There is something of an explanation at the tail-end of "The Collection" for the villain's evil ways, but before this writer-director Marcus Dunstan and co-writer Patrick Melton keep him a wise mystery whose threat is potent because there's no way of knowing what he's capable of. Whittled down to the necessities, the film, too, is better for it, opening with foreboding news reports about an on-the-loose murderer stalking the area, segueing into the socko set-piece at the nightclub that goes from joyous, even sexy, to outright ghastly at a moment's notice. The meat of the narrative is at the killer's death chambers in the defunct Argento Hotel, and, although the explanation for how Arkin knows where it is located is as far-fetched as they come, the edgy momentum only takes off once they've entered the place. For practically all of its 82 minutes, the pacing never stalls as the characters desperately attempt to take down the lurking killer while evading the traps he's set up. One false move could make it their last, and for viewers with strong stomachs and a taste for the macabre, there is a bit of fun to be had from the situations within. The shooting is far from air-tight, with certain payoffs lacking due to choppy editing, but these passing letdowns are made up for by a freaky production design that renders the hotel a funhouse maze where nightmares come to live. There are pools of decomposing human remains at the end of laundry shoots, hallways filled with posing mannequins, and chambers full of dismemberments and demonic experimentations. One element not lacking from the proceedings is atmosphere.

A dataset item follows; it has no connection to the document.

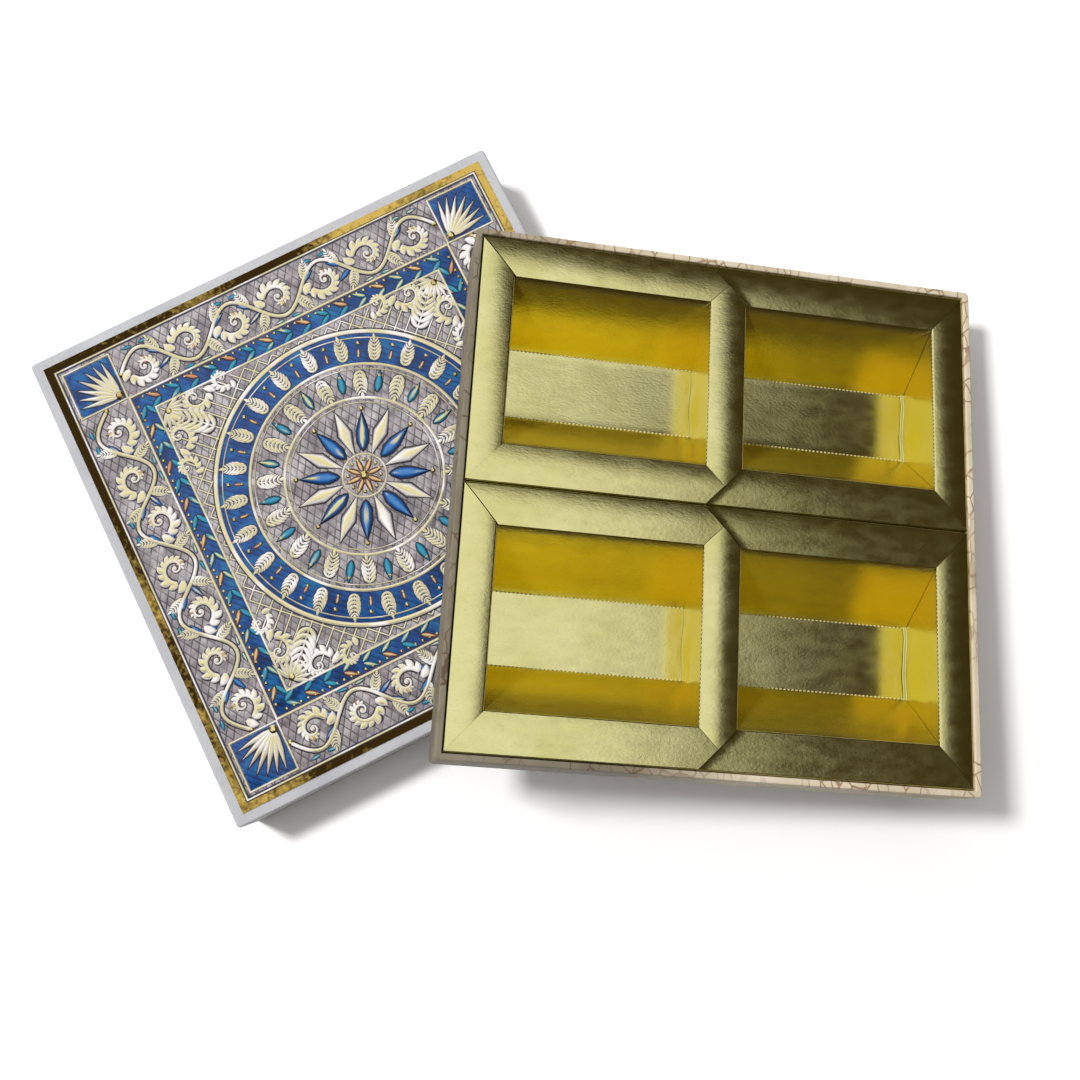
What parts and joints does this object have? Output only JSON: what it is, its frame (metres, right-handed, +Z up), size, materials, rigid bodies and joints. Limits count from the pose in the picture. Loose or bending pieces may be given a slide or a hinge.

Josh Stewart (2012's "The Dark Knight Rises") reprises his role as Arkin, in the first film a down-on-his-luck painter whose desperate decision to steal from a family led him directly into the path of the so-called collector. Once more pulled back into danger soon after he is freed, Arkin's trek from an ex-con struggling to keep clean to a hero willing to do just about anything to save others is an arc that Stewart commandingly portrays without any sense of self-congratulatory histrionics. As Elena, a girl who lost her mother and, later, very nearly her father when she was a child, the pixie-haired Emma Fitzpatrick (2011's "In Time") brings a resourceful resolve to her character. Having been through plenty of tragedy in her past, she is not about to die without doing everything she can to survive, and Fitzpatrick gives the part a sympathetic jolt needed to care about her fate. If the rest of the cast are pretty much fodder for evisceration, newcomer Erin Way is a quirky original as Abby, a painted-faced captive Elena meets along the way who may or may not be trusted.

Will "The Collection" keep most people up at night? Probably not. It's consistently involving and definitely wince-inducing in spots—a scene where Arkin asks Elena to rebreak his forearm so he can save them from the metal cage they're locked in comes immediately to mind—but not particularly effective on a lingering scare level. Instead, it works as a crowd-pleaser, the kind of movie that audiences can have a blast with and cheer at the appropriate times without feeling talked down to. In general, characters don't make too many forehead-slapping decisions, a plus for getting lost in the story. With the ending leaving just enough room for one final installment in a trilogy that should go know further than that, "The Collection" is a wild ride satisfying enough to make a person hope "The Collected" won't be too far behind.